- [RECORDED DATA]:
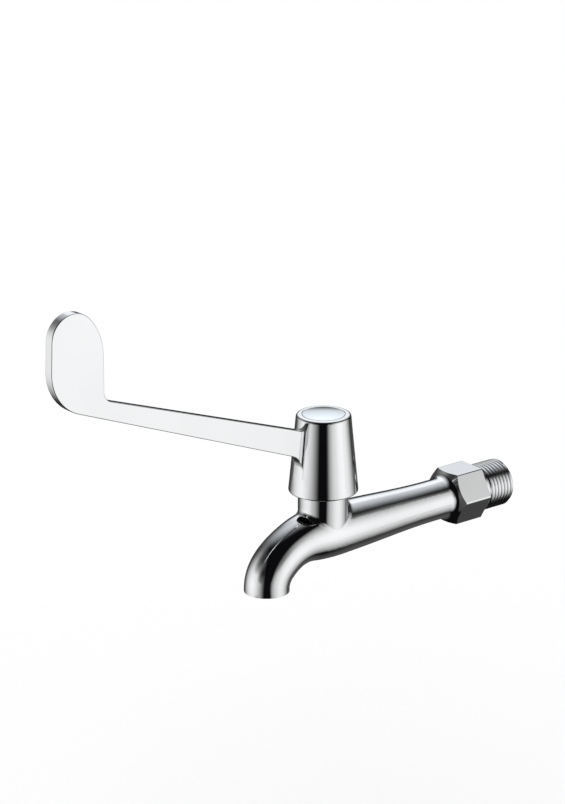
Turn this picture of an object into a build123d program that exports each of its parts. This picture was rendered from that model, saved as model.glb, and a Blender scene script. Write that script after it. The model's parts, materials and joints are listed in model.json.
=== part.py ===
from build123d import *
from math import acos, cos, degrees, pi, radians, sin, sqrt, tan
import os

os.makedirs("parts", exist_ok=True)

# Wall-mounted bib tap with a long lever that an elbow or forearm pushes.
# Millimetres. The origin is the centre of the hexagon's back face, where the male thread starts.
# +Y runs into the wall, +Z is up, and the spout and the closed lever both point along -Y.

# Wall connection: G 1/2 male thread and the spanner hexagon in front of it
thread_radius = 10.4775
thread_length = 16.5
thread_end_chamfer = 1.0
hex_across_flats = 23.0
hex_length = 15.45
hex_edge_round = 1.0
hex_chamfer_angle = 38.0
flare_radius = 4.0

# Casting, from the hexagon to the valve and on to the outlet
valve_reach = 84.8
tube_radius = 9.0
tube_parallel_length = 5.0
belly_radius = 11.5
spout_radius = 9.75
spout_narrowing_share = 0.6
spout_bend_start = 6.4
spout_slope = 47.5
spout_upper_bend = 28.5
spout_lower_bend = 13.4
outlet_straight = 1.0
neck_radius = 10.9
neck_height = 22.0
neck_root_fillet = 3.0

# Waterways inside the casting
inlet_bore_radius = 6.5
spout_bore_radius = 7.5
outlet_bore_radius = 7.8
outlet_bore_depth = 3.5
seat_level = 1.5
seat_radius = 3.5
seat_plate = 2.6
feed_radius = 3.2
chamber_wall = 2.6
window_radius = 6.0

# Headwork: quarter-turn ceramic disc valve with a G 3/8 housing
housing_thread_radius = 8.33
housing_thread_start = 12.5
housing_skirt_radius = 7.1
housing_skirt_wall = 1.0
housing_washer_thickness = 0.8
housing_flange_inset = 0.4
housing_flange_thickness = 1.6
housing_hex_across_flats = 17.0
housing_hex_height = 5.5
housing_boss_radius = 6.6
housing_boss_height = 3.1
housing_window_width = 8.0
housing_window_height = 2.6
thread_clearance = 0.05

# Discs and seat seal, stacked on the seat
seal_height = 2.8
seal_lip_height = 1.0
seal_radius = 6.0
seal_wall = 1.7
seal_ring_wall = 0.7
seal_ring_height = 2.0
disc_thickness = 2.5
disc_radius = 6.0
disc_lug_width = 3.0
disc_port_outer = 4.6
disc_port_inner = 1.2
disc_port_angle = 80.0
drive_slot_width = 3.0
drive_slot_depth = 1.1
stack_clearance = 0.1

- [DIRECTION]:
Each line of the material above needs to be quoted exactly, please.

- [RESULT FOR THIS TASK]:
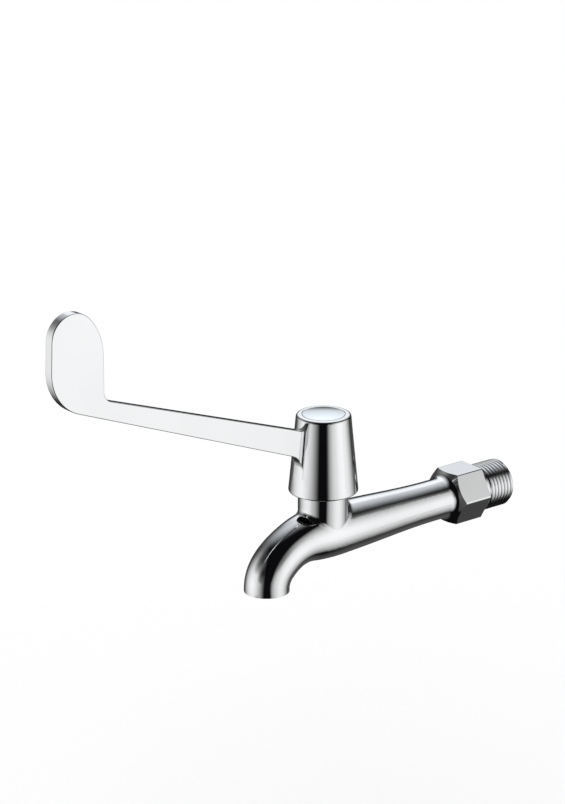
Turn this picture of an object into a build123d program that exports each of its parts. This picture was rendered from that model, saved as model.glb, and a Blender scene script. Write that script after it. The model's parts, materials and joints are listed in model.json.
=== part.py ===
from build123d import *
from math import acos, cos, degrees, pi, radians, sin, sqrt, tan
import os

os.makedirs("parts", exist_ok=True)

# Wall-mounted bib tap with a long lever that an elbow or forearm pushes.
# Millimetres. The origin is the centre of the hexagon's back face, where the male thread starts.
# +Y runs into the wall, +Z is up, and the spout and the closed lever both point along -Y.

# Wall connection: G 1/2 male thread and the spanner hexagon in front of it
thread_radius = 10.4775
thread_length = 16.5
thread_end_chamfer = 1.0
hex_across_flats = 23.0
hex_length = 15.45
hex_edge_round = 1.0
hex_chamfer_angle = 38.0
flare_radius = 4.0

# Casting, from the hexagon to the valve and on to the outlet
valve_reach = 84.8
tube_radius = 9.0
tube_parallel_length = 5.0
belly_radius = 11.5
spout_radius = 9.75
spout_narrowing_share = 0.6
spout_bend_start = 6.4
spout_slope = 47.5
spout_upper_bend = 28.5
spout_lower_bend = 13.4
outlet_straight = 1.0
neck_radius = 10.9
neck_height = 22.0
neck_root_fillet = 3.0

# Waterways inside the casting
inlet_bore_radius = 6.5
spout_bore_radius = 7.5
outlet_bore_radius = 7.8
outlet_bore_depth = 3.5
seat_level = 1.5
seat_radius = 3.5
seat_plate = 2.6
feed_radius = 3.2
chamber_wall = 2.6
window_radius = 6.0

# Headwork: quarter-turn ceramic disc valve with a G 3/8 housing
housing_thread_radius = 8.33
housing_thread_start = 12.5
housing_skirt_radius = 7.1
housing_skirt_wall = 1.0
housing_washer_thickness = 0.8
housing_flange_inset = 0.4
housing_flange_thickness = 1.6
housing_hex_across_flats = 17.0
housing_hex_height = 5.5
housing_boss_radius = 6.6
housing_boss_height = 3.1
housing_window_width = 8.0
housing_window_height = 2.6
thread_clearance = 0.05

# Discs and seat seal, stacked on the seat
seal_height = 2.8
seal_lip_height = 1.0
seal_radius = 6.0
seal_wall = 1.7
seal_ring_wall = 0.7
seal_ring_height = 2.0
disc_thickness = 2.5
disc_radius = 6.0
disc_lug_width = 3.0
disc_port_outer = 4.6
disc_port_inner = 1.2
disc_port_angle = 80.0
drive_slot_width = 3.0
drive_slot_depth = 1.1
stack_clearance = 0.1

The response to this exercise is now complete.